Give the data again exactly, from its opening line through the line in which "sheet_t = 2; // [1.5:0.5:3]" appears.
★ ★ ★
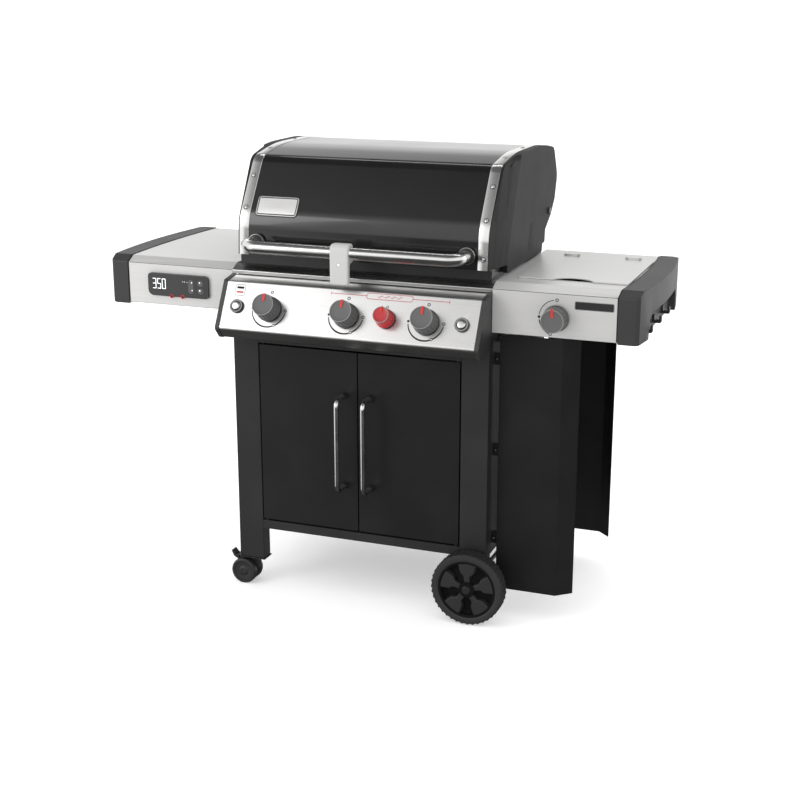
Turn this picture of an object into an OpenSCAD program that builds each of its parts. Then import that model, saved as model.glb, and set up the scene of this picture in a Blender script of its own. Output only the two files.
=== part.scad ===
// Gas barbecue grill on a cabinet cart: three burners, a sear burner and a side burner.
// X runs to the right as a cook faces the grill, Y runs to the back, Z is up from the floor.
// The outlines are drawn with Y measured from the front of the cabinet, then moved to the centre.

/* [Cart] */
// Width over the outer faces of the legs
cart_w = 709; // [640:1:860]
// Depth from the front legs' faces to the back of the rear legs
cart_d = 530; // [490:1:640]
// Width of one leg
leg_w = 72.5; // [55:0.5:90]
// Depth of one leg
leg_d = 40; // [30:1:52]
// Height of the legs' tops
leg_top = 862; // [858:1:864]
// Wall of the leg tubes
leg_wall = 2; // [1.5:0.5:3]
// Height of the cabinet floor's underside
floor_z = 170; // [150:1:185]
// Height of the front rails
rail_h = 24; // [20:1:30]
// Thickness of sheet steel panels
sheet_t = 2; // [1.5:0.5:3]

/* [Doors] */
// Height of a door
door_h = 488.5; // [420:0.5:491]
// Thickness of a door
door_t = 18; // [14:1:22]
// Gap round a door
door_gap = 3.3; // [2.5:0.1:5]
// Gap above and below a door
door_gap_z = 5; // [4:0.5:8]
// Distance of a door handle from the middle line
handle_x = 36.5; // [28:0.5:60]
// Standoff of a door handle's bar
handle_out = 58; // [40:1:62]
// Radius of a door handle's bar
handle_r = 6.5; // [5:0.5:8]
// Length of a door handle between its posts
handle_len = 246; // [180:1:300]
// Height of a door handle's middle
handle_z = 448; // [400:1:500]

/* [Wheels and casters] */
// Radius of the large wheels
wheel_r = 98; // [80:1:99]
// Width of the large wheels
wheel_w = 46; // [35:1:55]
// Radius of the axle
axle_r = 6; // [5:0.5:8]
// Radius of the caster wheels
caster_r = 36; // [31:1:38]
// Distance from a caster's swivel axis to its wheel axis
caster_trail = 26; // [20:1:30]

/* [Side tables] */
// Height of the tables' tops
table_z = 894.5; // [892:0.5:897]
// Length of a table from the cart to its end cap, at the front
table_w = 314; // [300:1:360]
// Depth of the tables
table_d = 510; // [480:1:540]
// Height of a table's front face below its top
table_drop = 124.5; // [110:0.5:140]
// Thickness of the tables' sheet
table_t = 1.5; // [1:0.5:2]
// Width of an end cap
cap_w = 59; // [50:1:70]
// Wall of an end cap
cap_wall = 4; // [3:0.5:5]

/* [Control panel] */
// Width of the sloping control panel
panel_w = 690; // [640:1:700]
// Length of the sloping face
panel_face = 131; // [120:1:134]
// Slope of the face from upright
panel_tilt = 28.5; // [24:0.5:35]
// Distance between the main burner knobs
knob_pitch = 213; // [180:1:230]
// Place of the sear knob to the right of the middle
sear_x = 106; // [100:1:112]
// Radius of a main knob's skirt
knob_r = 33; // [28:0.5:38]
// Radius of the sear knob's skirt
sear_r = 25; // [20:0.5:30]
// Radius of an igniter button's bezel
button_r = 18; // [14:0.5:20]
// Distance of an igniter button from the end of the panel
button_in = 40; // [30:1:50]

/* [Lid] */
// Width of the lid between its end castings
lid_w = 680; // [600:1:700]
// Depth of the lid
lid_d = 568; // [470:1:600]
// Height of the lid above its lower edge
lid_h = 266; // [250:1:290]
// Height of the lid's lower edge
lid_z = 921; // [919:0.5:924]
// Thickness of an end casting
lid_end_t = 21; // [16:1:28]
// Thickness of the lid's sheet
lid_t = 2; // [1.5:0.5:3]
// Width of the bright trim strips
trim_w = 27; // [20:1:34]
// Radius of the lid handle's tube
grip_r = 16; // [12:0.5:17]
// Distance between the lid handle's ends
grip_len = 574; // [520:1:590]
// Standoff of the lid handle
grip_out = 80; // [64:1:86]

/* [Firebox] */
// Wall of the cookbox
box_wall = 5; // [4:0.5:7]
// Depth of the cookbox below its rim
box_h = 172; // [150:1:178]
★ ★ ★
(Solution to the problem)
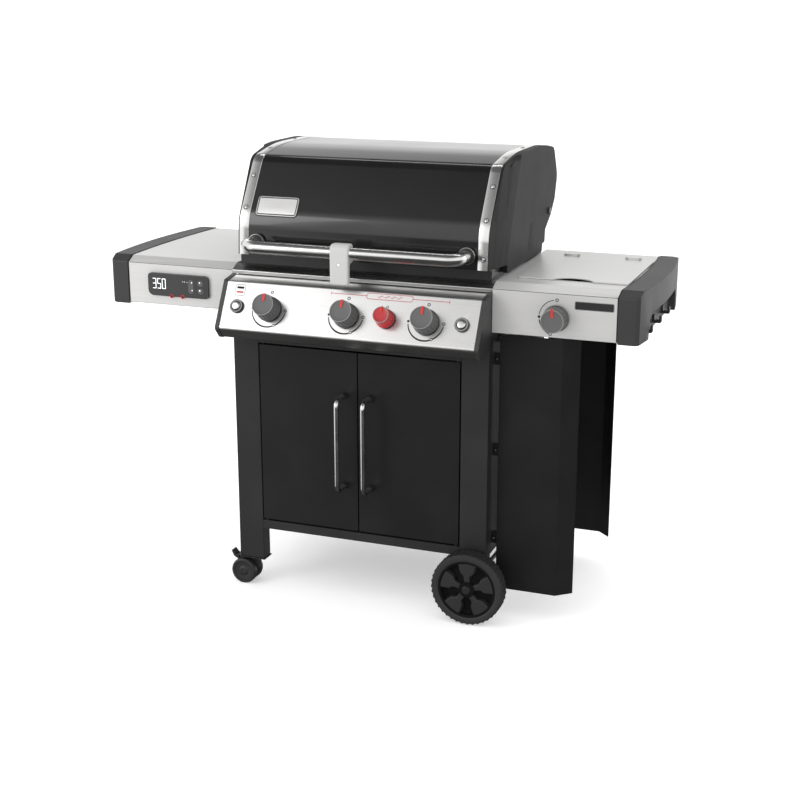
Turn this picture of an object into an OpenSCAD program that builds each of its parts. Then import that model, saved as model.glb, and set up the scene of this picture in a Blender script of its own. Output only the two files.
=== part.scad ===
// Gas barbecue grill on a cabinet cart: three burners, a sear burner and a side burner.
// X runs to the right as a cook faces the grill, Y runs to the back, Z is up from the floor.
// The outlines are drawn with Y measured from the front of the cabinet, then moved to the centre.

/* [Cart] */
// Width over the outer faces of the legs
cart_w = 709; // [640:1:860]
// Depth from the front legs' faces to the back of the rear legs
cart_d = 530; // [490:1:640]
// Width of one leg
leg_w = 72.5; // [55:0.5:90]
// Depth of one leg
leg_d = 40; // [30:1:52]
// Height of the legs' tops
leg_top = 862; // [858:1:864]
// Wall of the leg tubes
leg_wall = 2; // [1.5:0.5:3]
// Height of the cabinet floor's underside
floor_z = 170; // [150:1:185]
// Height of the front rails
rail_h = 24; // [20:1:30]
// Thickness of sheet steel panels
sheet_t = 2; // [1.5:0.5:3]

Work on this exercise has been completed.